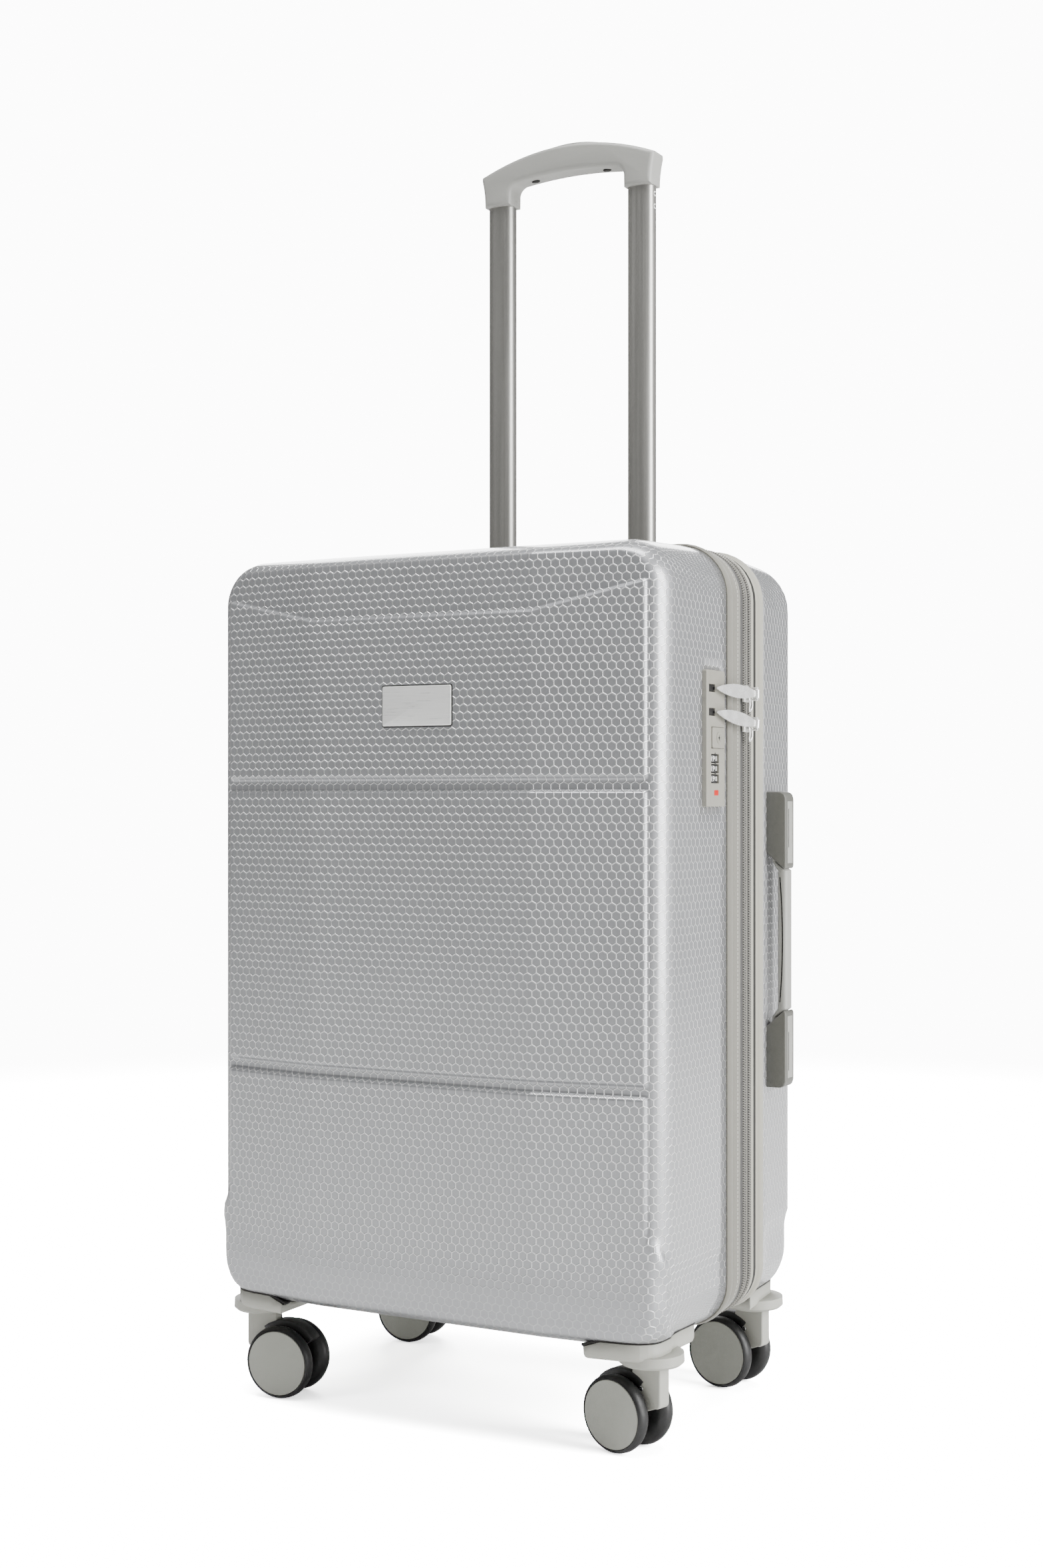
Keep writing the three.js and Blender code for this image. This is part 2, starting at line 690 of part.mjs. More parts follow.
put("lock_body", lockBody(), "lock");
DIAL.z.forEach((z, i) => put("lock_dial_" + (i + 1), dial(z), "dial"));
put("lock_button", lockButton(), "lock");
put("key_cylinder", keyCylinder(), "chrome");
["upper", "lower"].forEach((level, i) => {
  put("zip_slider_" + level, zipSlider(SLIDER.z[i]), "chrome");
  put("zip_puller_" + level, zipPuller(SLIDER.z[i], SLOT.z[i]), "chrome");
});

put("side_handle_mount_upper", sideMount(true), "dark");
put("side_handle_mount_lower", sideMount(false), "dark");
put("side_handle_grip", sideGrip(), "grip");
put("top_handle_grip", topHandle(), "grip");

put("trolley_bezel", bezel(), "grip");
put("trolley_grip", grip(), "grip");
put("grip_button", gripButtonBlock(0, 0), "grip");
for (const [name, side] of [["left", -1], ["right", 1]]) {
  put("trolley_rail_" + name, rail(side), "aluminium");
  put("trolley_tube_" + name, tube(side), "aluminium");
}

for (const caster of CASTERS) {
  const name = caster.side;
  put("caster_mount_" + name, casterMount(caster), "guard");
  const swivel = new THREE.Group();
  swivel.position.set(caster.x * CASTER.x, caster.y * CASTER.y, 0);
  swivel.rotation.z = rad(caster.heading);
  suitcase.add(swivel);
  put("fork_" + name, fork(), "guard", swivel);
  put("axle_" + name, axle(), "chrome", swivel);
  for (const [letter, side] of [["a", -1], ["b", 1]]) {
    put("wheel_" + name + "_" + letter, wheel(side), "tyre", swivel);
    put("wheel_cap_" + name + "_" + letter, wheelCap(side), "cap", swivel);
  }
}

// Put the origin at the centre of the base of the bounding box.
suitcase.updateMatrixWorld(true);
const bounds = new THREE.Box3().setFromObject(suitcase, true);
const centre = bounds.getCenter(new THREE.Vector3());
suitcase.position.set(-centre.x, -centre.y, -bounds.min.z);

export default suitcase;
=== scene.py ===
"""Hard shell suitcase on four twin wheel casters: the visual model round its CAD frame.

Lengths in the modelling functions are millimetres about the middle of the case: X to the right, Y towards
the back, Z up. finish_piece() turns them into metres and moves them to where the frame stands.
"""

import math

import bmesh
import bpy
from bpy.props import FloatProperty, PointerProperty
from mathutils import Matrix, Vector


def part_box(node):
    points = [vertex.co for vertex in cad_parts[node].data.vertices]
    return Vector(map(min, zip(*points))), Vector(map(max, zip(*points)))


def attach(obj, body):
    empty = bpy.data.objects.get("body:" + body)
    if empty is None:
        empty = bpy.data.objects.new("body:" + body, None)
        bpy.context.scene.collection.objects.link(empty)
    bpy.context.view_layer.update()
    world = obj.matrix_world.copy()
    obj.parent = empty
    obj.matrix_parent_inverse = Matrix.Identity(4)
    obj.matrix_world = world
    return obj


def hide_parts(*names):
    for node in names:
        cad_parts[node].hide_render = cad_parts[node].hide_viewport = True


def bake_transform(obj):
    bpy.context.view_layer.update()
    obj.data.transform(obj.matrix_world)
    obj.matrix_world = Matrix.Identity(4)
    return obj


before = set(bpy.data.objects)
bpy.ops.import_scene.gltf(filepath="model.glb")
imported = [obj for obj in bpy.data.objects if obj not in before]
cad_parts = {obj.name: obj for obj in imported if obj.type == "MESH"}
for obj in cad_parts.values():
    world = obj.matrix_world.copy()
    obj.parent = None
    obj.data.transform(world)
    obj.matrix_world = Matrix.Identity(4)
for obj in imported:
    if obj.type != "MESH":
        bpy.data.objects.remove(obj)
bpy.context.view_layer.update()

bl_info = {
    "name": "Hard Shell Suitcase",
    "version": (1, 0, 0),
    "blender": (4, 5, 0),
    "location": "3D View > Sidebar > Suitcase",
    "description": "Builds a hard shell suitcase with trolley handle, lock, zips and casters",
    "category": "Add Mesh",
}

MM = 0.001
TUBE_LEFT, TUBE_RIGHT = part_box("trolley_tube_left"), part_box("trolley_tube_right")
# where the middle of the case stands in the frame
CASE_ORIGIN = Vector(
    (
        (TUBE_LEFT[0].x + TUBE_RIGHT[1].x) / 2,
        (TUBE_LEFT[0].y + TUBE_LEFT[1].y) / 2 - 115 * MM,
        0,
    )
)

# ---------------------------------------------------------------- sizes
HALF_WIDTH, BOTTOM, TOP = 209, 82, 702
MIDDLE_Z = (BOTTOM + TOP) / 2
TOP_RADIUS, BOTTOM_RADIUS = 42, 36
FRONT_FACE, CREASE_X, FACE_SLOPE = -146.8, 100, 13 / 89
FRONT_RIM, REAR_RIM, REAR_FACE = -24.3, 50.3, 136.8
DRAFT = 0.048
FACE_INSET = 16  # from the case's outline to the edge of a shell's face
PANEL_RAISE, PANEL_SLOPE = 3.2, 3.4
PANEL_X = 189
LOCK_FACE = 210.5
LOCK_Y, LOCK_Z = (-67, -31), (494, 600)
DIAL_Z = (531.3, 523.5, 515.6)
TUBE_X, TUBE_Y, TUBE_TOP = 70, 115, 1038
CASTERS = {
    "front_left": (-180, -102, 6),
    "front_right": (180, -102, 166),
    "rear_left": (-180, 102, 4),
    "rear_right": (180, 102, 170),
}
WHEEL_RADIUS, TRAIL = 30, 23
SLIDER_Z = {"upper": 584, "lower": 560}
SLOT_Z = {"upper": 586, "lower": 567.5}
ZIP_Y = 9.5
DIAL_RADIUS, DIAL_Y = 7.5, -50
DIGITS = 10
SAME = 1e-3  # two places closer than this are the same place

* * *

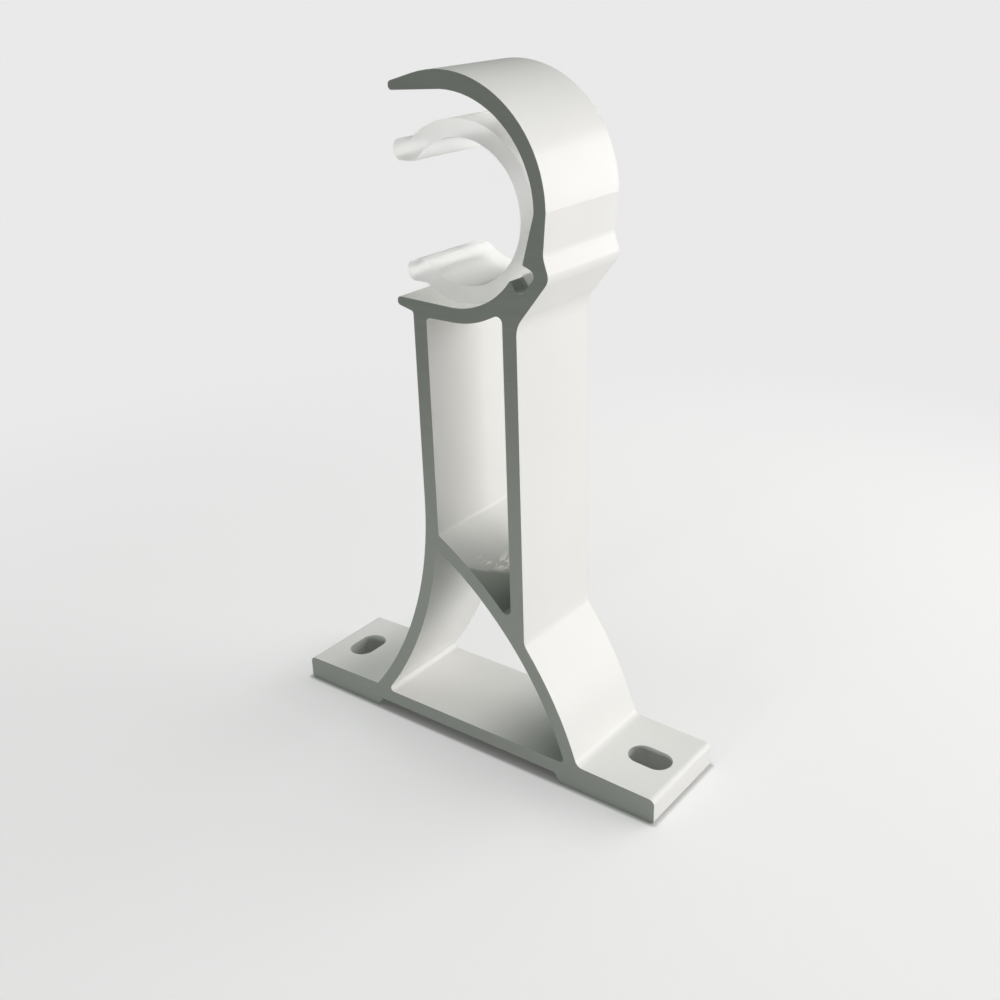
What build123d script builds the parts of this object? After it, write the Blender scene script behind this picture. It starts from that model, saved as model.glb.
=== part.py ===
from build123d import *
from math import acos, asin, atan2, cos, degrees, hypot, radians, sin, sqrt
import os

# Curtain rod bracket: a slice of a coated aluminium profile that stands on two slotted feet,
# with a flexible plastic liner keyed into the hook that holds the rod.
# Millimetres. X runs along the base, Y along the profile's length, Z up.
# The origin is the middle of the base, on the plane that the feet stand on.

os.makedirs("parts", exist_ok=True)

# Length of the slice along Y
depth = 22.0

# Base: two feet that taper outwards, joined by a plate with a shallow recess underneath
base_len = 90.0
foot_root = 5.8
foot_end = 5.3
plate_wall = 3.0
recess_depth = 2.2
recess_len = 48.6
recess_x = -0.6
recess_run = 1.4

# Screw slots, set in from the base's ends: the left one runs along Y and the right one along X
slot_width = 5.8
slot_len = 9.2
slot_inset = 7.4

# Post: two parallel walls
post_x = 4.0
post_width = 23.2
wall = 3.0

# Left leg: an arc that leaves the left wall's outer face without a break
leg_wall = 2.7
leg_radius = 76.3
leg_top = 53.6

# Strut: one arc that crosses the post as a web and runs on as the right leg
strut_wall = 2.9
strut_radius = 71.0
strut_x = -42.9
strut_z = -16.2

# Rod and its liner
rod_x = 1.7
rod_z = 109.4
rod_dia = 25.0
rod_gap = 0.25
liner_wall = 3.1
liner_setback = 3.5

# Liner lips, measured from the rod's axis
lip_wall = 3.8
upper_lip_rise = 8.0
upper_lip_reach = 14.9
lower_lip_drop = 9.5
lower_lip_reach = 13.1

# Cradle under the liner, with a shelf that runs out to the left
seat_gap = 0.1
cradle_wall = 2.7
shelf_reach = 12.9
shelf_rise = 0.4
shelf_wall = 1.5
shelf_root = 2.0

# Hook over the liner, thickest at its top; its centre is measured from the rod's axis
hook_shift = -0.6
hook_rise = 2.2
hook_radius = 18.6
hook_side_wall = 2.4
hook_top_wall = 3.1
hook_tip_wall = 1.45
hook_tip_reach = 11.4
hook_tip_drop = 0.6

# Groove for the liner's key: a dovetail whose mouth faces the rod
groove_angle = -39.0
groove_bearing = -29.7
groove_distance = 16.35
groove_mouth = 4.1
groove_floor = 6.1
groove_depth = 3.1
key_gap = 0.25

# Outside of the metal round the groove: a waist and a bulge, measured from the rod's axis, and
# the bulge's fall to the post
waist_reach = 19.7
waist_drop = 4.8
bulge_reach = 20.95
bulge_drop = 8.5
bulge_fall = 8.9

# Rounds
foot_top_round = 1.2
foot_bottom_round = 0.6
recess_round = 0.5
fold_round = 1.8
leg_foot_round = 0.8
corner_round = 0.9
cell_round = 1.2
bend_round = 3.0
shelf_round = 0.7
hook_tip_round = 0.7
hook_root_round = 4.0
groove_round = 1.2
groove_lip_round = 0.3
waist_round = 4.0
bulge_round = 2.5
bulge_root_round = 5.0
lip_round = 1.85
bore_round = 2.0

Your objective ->
Using the data above, transcribe the lines that run from the line with "the bounding box." to the line with "in imported if", both ends kept, and output nothing else.

Final result ->
// Put the origin at the centre of the base of the bounding box.
suitcase.updateMatrixWorld(true);
const bounds = new THREE.Box3().setFromObject(suitcase, true);
const centre = bounds.getCenter(new THREE.Vector3());
suitcase.position.set(-centre.x, -centre.y, -bounds.min.z);

export default suitcase;
=== scene.py ===
"""Hard shell suitcase on four twin wheel casters: the visual model round its CAD frame.

Lengths in the modelling functions are millimetres about the middle of the case: X to the right, Y towards
the back, Z up. finish_piece() turns them into metres and moves them to where the frame stands.
"""

import math

import bmesh
import bpy
from bpy.props import FloatProperty, PointerProperty
from mathutils import Matrix, Vector


def part_box(node):
    points = [vertex.co for vertex in cad_parts[node].data.vertices]
    return Vector(map(min, zip(*points))), Vector(map(max, zip(*points)))


def attach(obj, body):
    empty = bpy.data.objects.get("body:" + body)
    if empty is None:
        empty = bpy.data.objects.new("body:" + body, None)
        bpy.context.scene.collection.objects.link(empty)
    bpy.context.view_layer.update()
    world = obj.matrix_world.copy()
    obj.parent = empty
    obj.matrix_parent_inverse = Matrix.Identity(4)
    obj.matrix_world = world
    return obj


def hide_parts(*names):
    for node in names:
        cad_parts[node].hide_render = cad_parts[node].hide_viewport = True


def bake_transform(obj):
    bpy.context.view_layer.update()
    obj.data.transform(obj.matrix_world)
    obj.matrix_world = Matrix.Identity(4)
    return obj


before = set(bpy.data.objects)
bpy.ops.import_scene.gltf(filepath="model.glb")
imported = [obj for obj in bpy.data.objects if obj not in before]
cad_parts = {obj.name: obj for obj in imported if obj.type == "MESH"}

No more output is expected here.